The resulting dataset comprises 55,423 doctoral dissertations, covering the period 1975–2025, and includes 26 structured metadata fields.
Following data collection, the PDF files underwent three main stages of processing:
Text Extraction from PDFs Depending on the nature of each PDF file, two different approaches were applied: direct extraction of embedded text from text-based PDFs, or Optical Character Recognition (OCR) for image-based PDFs. Initial OCR processing was performed using Tesseract; however, the release of DeepSeek OCR resulted in a substantial improvement in accuracy, particularly for scientific symbols, polytonic Greek scripts, and complex document layouts. Consequently, all PDF files were reprocessed from scratch using DeepSeek OCR.
PDF-to-Markdown Conversion with Docling For files containing embedded text, Docling was used to perform the conversion to Markdown. Docling provides consistent Markdown output, reduces noise, preserves basic document structure (e.g., headings and subsections), and delivers relatively homogeneous results across large-scale batch processing. In cases where OCR was required, the Markdown conversion was performed in the second stage of the pipeline.

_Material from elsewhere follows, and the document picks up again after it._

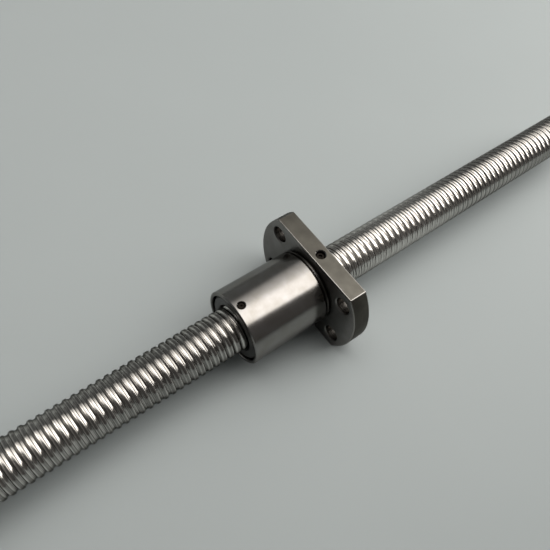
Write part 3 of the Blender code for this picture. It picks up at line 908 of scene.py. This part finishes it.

OCR, Cleaning, and Normalization via GlossAPI The final processing stages were implemented through a customized GlossAPI pipeline. This pipeline was specifically adapted to support parallel execution in a GPU environment, significantly reducing overall processing time. Four NVIDIA A10G GPUs were utilized for this purpose. All processing infrastructure (excluding web scraping) was deployed on AWS, using a g5.12xlarge instance, which simultaneously supported OCR, Markdown conversion, and data cleaning operations.